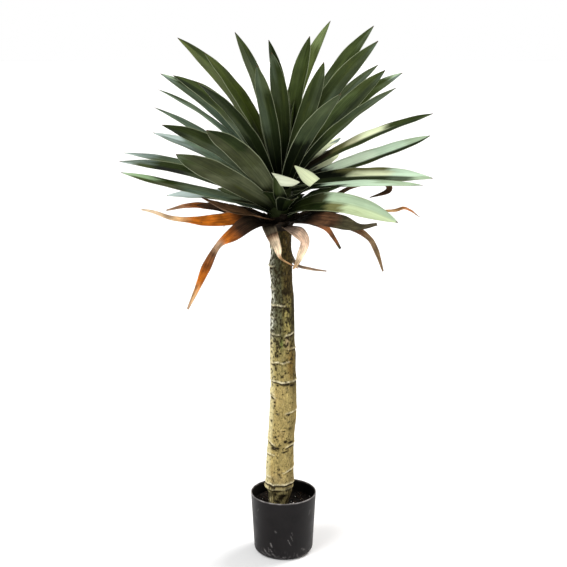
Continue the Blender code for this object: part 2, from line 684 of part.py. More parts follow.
def dry_sections(row):
    """Sections of a dry leaf along a smooth curve through its points."""
    width, bearing, height, points = row
    b = math.radians(bearing)
    root_x = CROWN_X + DRY_ROOT_RADIUS * math.sin(b)
    root_y = -DRY_ROOT_RADIUS * math.cos(b)
    root = (root_x, root_y, height, DRY_ROOT_SHARE, 0.0)
    steps = 1 if len(points) >= DRY_MANY_POINTS else 2
    curve = smooth_curve((root,) + tuple(points), steps)
    centres = curve[:, :3]
    tangents = np.gradient(centres, axis=0)
    across = np.cross(tangents[0], (0.0, 0.0, 1.0))
    sections = []
    for centre, tangent, share, roll in zip(centres, tangents, curve[:, 3], curve[:, 4]):
        tangent = unit(tangent)
        across = unit(across - tangent * np.dot(across, tangent))
        normal = np.cross(across, tangent)
        turn = math.radians(roll)
        turned = across * math.cos(turn) + normal * math.sin(turn)
        half = 0.5 * width * max(DRY_LEAST_SHARE, share)
        sections.append((centre, turned, np.cross(turned, tangent), half))
    return sections


def back_leaf_rows():
    """Far-side green leaves: bearings spread by the golden share, lower ones flatter."""
    draw = random.Random(SEED)
    rows = []
    low, high = OUTER_BACK_BEARINGS
    for i in range(OUTER_BACK_COUNT):
        share = i / (OUTER_BACK_COUNT - 1)
        spread = 1.0 - OUTER_BACK_NARROWING * share
        place = ((i * GOLDEN_SHARE) % 1.0 - 0.5) * spread + 0.5
        bearing = low + (high - low) * place
        rise = OUTER_BACK_RISES[0] + (OUTER_BACK_RISES[1] - OUTER_BACK_RISES[0]) * share
        height = OUTER_BACK_HEIGHTS[0] + (OUTER_BACK_HEIGHTS[1] - OUTER_BACK_HEIGHTS[0]) * share
        rows.append((
            bearing + draw.uniform(-BACK_BEARING_JITTER, BACK_BEARING_JITTER),
            rise + draw.uniform(-BACK_RISE_JITTER, BACK_RISE_JITTER),
            draw.uniform(*OUTER_BACK_LENGTHS),
            draw.uniform(*OUTER_BACK_WIDTHS),
            height,
            draw.uniform(*OUTER_BACK_ARCHES),
            draw.uniform(-BACK_SWAY, BACK_SWAY),
            draw.uniform(-BACK_ROLL, BACK_ROLL),
        ))
    for bearing in INNER_BACK_BEARINGS:
        rise = draw.uniform(*INNER_BACK_RISES)
        length = draw.uniform(*INNER_BACK_LENGTHS)
        sway = draw.uniform(-BACK_SWAY, BACK_SWAY)
        rows.append((bearing, rise, length, INNER_BACK_WIDTH, INNER_BACK_HEIGHT, INNER_BACK_ARCH, sway, 0.0))
    return rows


def young_leaf_rows():
    """Upright young leaves at even bearings round the axis."""
    draw = random.Random(SEED + 2)
    rows = []
    for i in range(YOUNG_COUNT):
        bearing = 360.0 * (i + 0.5) / YOUNG_COUNT
        rise = draw.uniform(*YOUNG_RISES)
        length = draw.uniform(*YOUNG_LENGTHS)
        rows.append((bearing, rise, length, YOUNG_WIDTH, YOUNG_HEIGHT, YOUNG_ARCH, 0.0, 0.0))
    return rows


def back_dry_rows():
    """Dry leaves that hang on the far side."""
    draw = random.Random(SEED + 1)
    rows = []
    low, high = DRY_BACK_BEARINGS
    for i in range(DRY_BACK_COUNT):
        even = low + (high - low) * i / (DRY_BACK_COUNT - 1)
        bearing = even + draw.uniform(-DRY_BACK_BEARING_JITTER, DRY_BACK_BEARING_JITTER)
        b = math.radians(bearing)
        drop = draw.uniform(*DRY_BACK_DROPS)
        reach = draw.uniform(*DRY_BACK_REACHES)
        points = []
        for share, width_share in DRY_BACK_SHARES:
            out = DRY_ROOT_RADIUS + reach * math.sin(0.5 * math.pi * share)
            height = DRY_BACK_ROOT + DRY_BACK_LIFT * share - drop * share ** DRY_BACK_DROP_CURVE
            roll = DRY_BACK_ROLL * share * draw.uniform(-1.0, 1.0)
            points.append((CROWN_X + out * math.sin(b), -out * math.cos(b), height, width_share, roll))
        rows.append((draw.uniform(*DRY_BACK_WIDTHS), bearing, DRY_BACK_ROOT, tuple(points)))
    return rows


def join_blades(target, section_lists, fold, mat):
    """Unite blades with the target in one Boolean."""
    blades = bpy.data.collections.new("blades")
    bpy.context.scene.collection.children.link(blades)
    for sections in section_lists:
        verts, faces = blade_body(sections, fold)
        blade = new_object("blade", verts, faces, mat)
        bpy.context.scene.collection.objects.unlink(blade)
        blades.objects.link(blade)
    boolean(target, blades, "UNION", "MANIFOLD")
    bpy.data.collections.remove(blades)
    keep_outer_skin(target)
    target.data.shade_smooth()
    target.data.set_sharp_from_angle(angle=math.radians(BLADE_SMOOTH_ANGLE))


def build_leaf_head(mat):
    loops = [circle(CROWN_X, r, h, SPIGOT_SIDES) for h, r in CORE_RADII]
    tip = (CROWN_X, 0.0, CORE_RADII[-1][0] + CORE_TIP)
    verts, faces = loft(loops, (CROWN_X, 0.0, CORE_BOTTOM), tip)
    head = new_object("leaf_head", verts, faces, mat)
    lists = [arched_sections(row, LEAF_STATIONS) for row in FRONT_LEAVES]
    lists.extend(arched_sections(row, BACK_STATIONS) for row in SHORT_LEAVES)
    lists.extend(arched_sections(row, BACK_STATIONS) for row in back_leaf_rows())
    lists.extend(arched_sections(row, BACK_STATIONS) for row in young_leaf_rows())
    lists.extend(folded_sections(row) for row in FOLDED_LEAVES)
    join_blades(head, lists, LEAF_FOLD, mat)
    socket = SPIGOT_RADIUS + GAP
    low = CORE_BOTTOM - CUTTER_RUN_OUT
    high = SPIGOT_TOP + GAP
    loops = [circle(CROWN_X, socket, h, TRUNK_SIDES) for h in (low, high)]
    verts, faces = loft(loops, (CROWN_X, 0.0, low), (CROWN_X, 0.0, high))
    cutter = new_object("socket_cutter", verts, faces, mat)
    cutter.hide_render = True
    cutter.display_type = "WIRE"
    boolean(head, cutter, "DIFFERENCE")
    keep_outer_skin(head)
    return head


def build_dry_leaves(mat):
    bore = SPIGOT_RADIUS + GAP
    middle = 0.5 * (COLLAR_BOTTOM + COLLAR_TOP)
    heights = (COLLAR_BOTTOM, middle, COLLAR_TOP)
    loops = [circle(CROWN_X, r, h, SPIGOT_SIDES) for h, r in zip(heights, COLLAR_RADII)]
    loops.extend(circle(CROWN_X, bore, h, SPIGOT_SIDES) for h in reversed(heights))
    verts, faces = ring_body(loops)
    dry = new_object("dry_leaves", verts, faces, mat)
    lists = [dry_sections(row) for row in DRY_LEAVES]
    lists.extend(dry_sections(row) for row in back_dry_rows())
    join_blades(dry, lists, DRY_FOLD, mat)
    return dry


def main():
    clear_scene()
    build_pot(material("black_plastic", POT_COLOUR))
    build_soil(material("soil", SOIL_COLOUR))
    build_trunk(material("bark", TRUNK_COLOUR))
    build_leaf_head(material("green_leaf", LEAF_COLOUR))
    build_dry_leaves(material("dry_leaf", DRY_COLOUR))


main()
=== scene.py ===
"""The potted yucca dressed for rendering.

The CAD solids of the leaves, the dry leaves, the trunk, the soil and the pot
are replaced by finer pieces of the same form. Lengths are metres. A bearing is
in degrees, 0 toward the viewer, and grows to the viewer's right.
"""
import math
import random

import bpy
import numpy as np
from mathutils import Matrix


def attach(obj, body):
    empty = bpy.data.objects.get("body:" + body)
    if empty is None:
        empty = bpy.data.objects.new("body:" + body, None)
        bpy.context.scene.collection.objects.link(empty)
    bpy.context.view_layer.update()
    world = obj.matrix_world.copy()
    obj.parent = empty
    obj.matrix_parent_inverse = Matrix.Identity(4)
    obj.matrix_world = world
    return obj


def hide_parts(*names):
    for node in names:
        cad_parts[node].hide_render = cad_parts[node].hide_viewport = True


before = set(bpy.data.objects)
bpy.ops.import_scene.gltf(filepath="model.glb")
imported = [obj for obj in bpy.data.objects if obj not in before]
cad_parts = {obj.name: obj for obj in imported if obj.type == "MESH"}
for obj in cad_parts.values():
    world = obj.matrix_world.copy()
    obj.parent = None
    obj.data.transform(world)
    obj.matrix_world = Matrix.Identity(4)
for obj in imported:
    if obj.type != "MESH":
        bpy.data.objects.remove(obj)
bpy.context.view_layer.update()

# Palette: linear red, green, blue
PALETTE = {
    # Leaf paints, many of them painted light and shade. foot is painted shade. dark and deep are
    # partly dark leaf colour and partly painted shade, and brown_olive is painted shade on pale
    # leaves. cream, soft_cream, parchment, mist, bright_mist, white_green, mint and lime_mint are
    # painted sunlight. olive, moss and lime are partly painted light shining through the leaves.
    # ice, blue and frost are painted reflection of the pale sky. sheen and silver are painted
    # sheen. pitch and shade_brown are painted shade at the roots of dry leaves
    "foot": (0.0035, 0.0055, 0.0020), "deep": (0.016, 0.025, 0.007), "dark": (0.012, 0.019, 0.005),
    "green": (0.028, 0.040, 0.010), "olive": (0.066, 0.086, 0.024), "moss": (0.036, 0.053, 0.005),
    "sage": (0.043, 0.060, 0.017), "silver": (0.078, 0.104, 0.062), "ice": (0.115, 0.165, 0.110),
    "lime": (0.150, 0.195, 0.075), "grey_olive": (0.090, 0.100, 0.052),
    "lime_mint": (0.310, 0.450, 0.240), "mint": (0.360, 0.470, 0.310),
    "frost": (0.440, 0.530, 0.500), "parchment": (0.450, 0.450, 0.275),
    "soft_cream": (0.480, 0.575, 0.335), "grey": (0.034, 0.048, 0.022),
    "sheen": (0.058, 0.076, 0.034), "dull": (0.043, 0.049, 0.021), "blue": (0.170, 0.220, 0.190),
    "brown_olive": (0.130, 0.132, 0.050), "mist": (0.540, 0.700, 0.510),
    "bright_mist": (0.700, 0.850, 0.640), "cream": (0.720, 0.780, 0.500),
    "white_green": (0.860, 0.920, 0.700), "shade_brown": (0.018, 0.012, 0.007),
    "red_brown": (0.055, 0.026, 0.013), "chestnut": (0.095, 0.048, 0.022),
    "pitch": (0.007, 0.005, 0.003), "leek": (0.115, 0.160, 0.055), "fog": (0.100, 0.130, 0.075),
    "ochre": (0.260, 0.170, 0.090), "rosy": (0.740, 0.520, 0.370), "brown": (0.110, 0.052, 0.024),
    "orange": (0.420, 0.115, 0.009), "rust": (0.220, 0.062, 0.010), "straw": (0.520, 0.310, 0.140),
    "tan": (0.360, 0.240, 0.150), "pink_tan": (0.400, 0.290, 0.220), "bone": (0.780, 0.620, 0.430),
    "grey_brown": (0.085, 0.068, 0.044), "olive_brown": (0.048, 0.042, 0.021),
    # Leaf material, then dry leaf material
    "yellowing": (0.085, 0.095, 0.014), "rib": (0.120, 0.150, 0.060),
    "lower_face": (0.060, 0.080, 0.040), "margin": (0.360, 0.400, 0.250),
    "dead_tip": (0.090, 0.062, 0.032), "leaf_spot": (0.090, 0.052, 0.024),
    "dry_margin": (0.360, 0.240, 0.140), "dry_lower_face": (0.300, 0.210, 0.140),
    "dry_spot": (0.045, 0.022, 0.012),
    # Bark
    # The pale bark colours for the trunk's left edge, plain and in patches, are painted highlight
    "bark_warm": (0.330, 0.190, 0.090), "bark_left_highlight": (0.600, 0.530, 0.290),
    "bark_upper_left_highlight": (0.285, 0.280, 0.205), "patchy_left_highlight": (0.560, 0.570, 0.470),
    "bark_olive": (0.300, 0.250, 0.085), "bark_streak": (0.185, 0.110, 0.024),
    "bark_stain": (0.085, 0.135, 0.025), "bark_pink": (0.480, 0.360, 0.200),
    "bark_soot": (0.024, 0.018, 0.007), "bark_seam": (0.040, 0.034, 0.011),
    # The dark olive-brown for the trunk's upper right side is partly bark colour and partly
    # painted shade
    "bark_left": (0.062, 0.066, 0.038), "bark_right_brown_and_shade": (0.078, 0.052, 0.016),
    "bark_pit": (0.016, 0.011, 0.005), "lip_shade": (0.018, 0.011, 0.005),
    "lip_rim": (0.740, 0.670, 0.440), "bark_dust": (0.400, 0.360, 0.230),
    # Soil, pot and floor
    # Soil and its grains: dark soil, made darker still as painted shade inside the pot
    "soil": (0.0060, 0.0048, 0.0040), "soil_grain": (0.0080, 0.0065, 0.0055),
    "perlite": (0.300, 0.280, 0.250), "bark_bit": (0.034, 0.020, 0.012),
    "pale_bit": (0.500, 0.470, 0.440), "pot_dark": (0.0040, 0.0032, 0.0036),
    # The darker colour for the pot's inside is painted shade
    "pot_light": (0.0075, 0.0062, 0.0066), "pot_inside_shade": (0.0030, 0.0027, 0.0025),
    "pot_dust": (0.070, 0.065, 0.062), "pot_haze": (0.080, 0.074, 0.070),
    # The pale rim colour is painted highlight
    "pot_scuff": (0.200, 0.190, 0.185), "pot_rim_highlight": (0.460, 0.430, 0.420),
    "floor_low": (0.850, 0.850, 0.850), "floor_high": (0.870, 0.870, 0.870),
}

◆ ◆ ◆

Request:
Print, without alteration, the lines from the line with "heights = (COLLAR_BOTTOM, middle, COLLAR_TOP)" to the line with "for node in". Include both of them, and omit every other line.

Written response:
    heights = (COLLAR_BOTTOM, middle, COLLAR_TOP)
    loops = [circle(CROWN_X, r, h, SPIGOT_SIDES) for h, r in zip(heights, COLLAR_RADII)]
    loops.extend(circle(CROWN_X, bore, h, SPIGOT_SIDES) for h in reversed(heights))
    verts, faces = ring_body(loops)
    dry = new_object("dry_leaves", verts, faces, mat)
    lists = [dry_sections(row) for row in DRY_LEAVES]
    lists.extend(dry_sections(row) for row in back_dry_rows())
    join_blades(dry, lists, DRY_FOLD, mat)
    return dry


def main():
    clear_scene()
    build_pot(material("black_plastic", POT_COLOUR))
    build_soil(material("soil", SOIL_COLOUR))
    build_trunk(material("bark", TRUNK_COLOUR))
    build_leaf_head(material("green_leaf", LEAF_COLOUR))
    build_dry_leaves(material("dry_leaf", DRY_COLOUR))


main()
=== scene.py ===
"""The potted yucca dressed for rendering.

The CAD solids of the leaves, the dry leaves, the trunk, the soil and the pot
are replaced by finer pieces of the same form. Lengths are metres. A bearing is
in degrees, 0 toward the viewer, and grows to the viewer's right.
"""
import math
import random

import bpy
import numpy as np
from mathutils import Matrix


def attach(obj, body):
    empty = bpy.data.objects.get("body:" + body)
    if empty is None:
        empty = bpy.data.objects.new("body:" + body, None)
        bpy.context.scene.collection.objects.link(empty)
    bpy.context.view_layer.update()
    world = obj.matrix_world.copy()
    obj.parent = empty
    obj.matrix_parent_inverse = Matrix.Identity(4)
    obj.matrix_world = world
    return obj


def hide_parts(*names):
    for node in names:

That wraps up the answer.